As we said in 2022, Hernandez-Thorpe should have resigned after the release of the investigation detailing his inexcusable treatment of two subordinates while he was executive director of the Los Medanos Healthcare District.

Contra Costa County, which assumed liability for the now-defunct district, paid out $350,000 to settle the claims of the two women. Hernandez-Thorpe denied the allegations and told the investigator that one of the women had come on to him.

The investigation found sufficient evidence that Hernandez-Thorpe grabbed the bare leg of one of the women, made inappropriate comments to her and even commented that his behavior constituted sexual harassment. And it found that Hernandez-Thorpe made inappropriate and vulgar comments to the other woman, then grabbed her buttock.

Antioch voters deserve better.

Mayor – Ron Bernal

Ron Bernal 

Bernal knows all aspects of Antioch city government well, having served the city as assistant city engineer, public works director and then city manager.

He understands the budget and the financial challenges well. When he retired in 2021, the council was in solid financial shape. At the current spending pace since, the city will use up almost all its reserves by 2028.

Having worked on the staff side, Bernal appreciates the importance of councilmembers staying in their policymaking lanes, and then leaving it to the city manager to carry out the direction.

Hernandez-Thorpe said he could not find time in his schedule last week for an interview.

The third candidate in the race, Rakesh Christian, ran unsuccessfully for Hayward council in 2014, governor in 2018 and Antioch mayor in 2020. His history of antisemitic slurs and other verbal abuses make him temperamentally unsuited for the job.

District 2 – Louie Rocha

Louie Rocha 

Rocha has been a teacher, football coach, counselor, assistant principal and principal in Antioch.

The son of school board trustee Mary Rocha, he understands the key problems of the city budget, that it has been using one-time money to pay for ongoing programs and services, forcing it to siphon off reserves. City spending, he says, must be trimmed to match income.

As for public safety, the city needs to find a way to bolster its badly understaffed police.
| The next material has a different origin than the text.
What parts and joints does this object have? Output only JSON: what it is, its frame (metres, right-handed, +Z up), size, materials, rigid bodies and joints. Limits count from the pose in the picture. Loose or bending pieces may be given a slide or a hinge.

People feel unsafe, he says.

With incumbent Michael Barbanica running for county supervisor, District 2 has an open seat this election.

Dominique King, the other candidate in the council race, ran unsuccessfully for the school board in 2022 and is currently chair of the city Parks and Recreation Commission. But she seemed confused when discussing city finances.

District 3 – Donald Freitas

Don Freitas 

Freitas would bring thoughtful and respectful leadership to the City Council. In addition to his previous time as mayor and a member of the council, he served as a director of the Contra Costa Water District for 16 years and worked for the Contra Costa Public Works Department for 32 years.

In other words, he understands local government from both sides, as a board member and as a staffer. He’s just the sort of experienced leader Antioch needs to restore financial and political stability.

The other two candidates are Antwon Webster and Addison Peterson. Peterson declined our interview request.

Webster, a logistics manager for the U.S. Army Corps of Engineers, ran unsuccessfully for council in 2020. This time, he seemed unrealistic when discussing the budget, confused about the role of a councilmember and supportive of Hernandez-Thorpe’s record.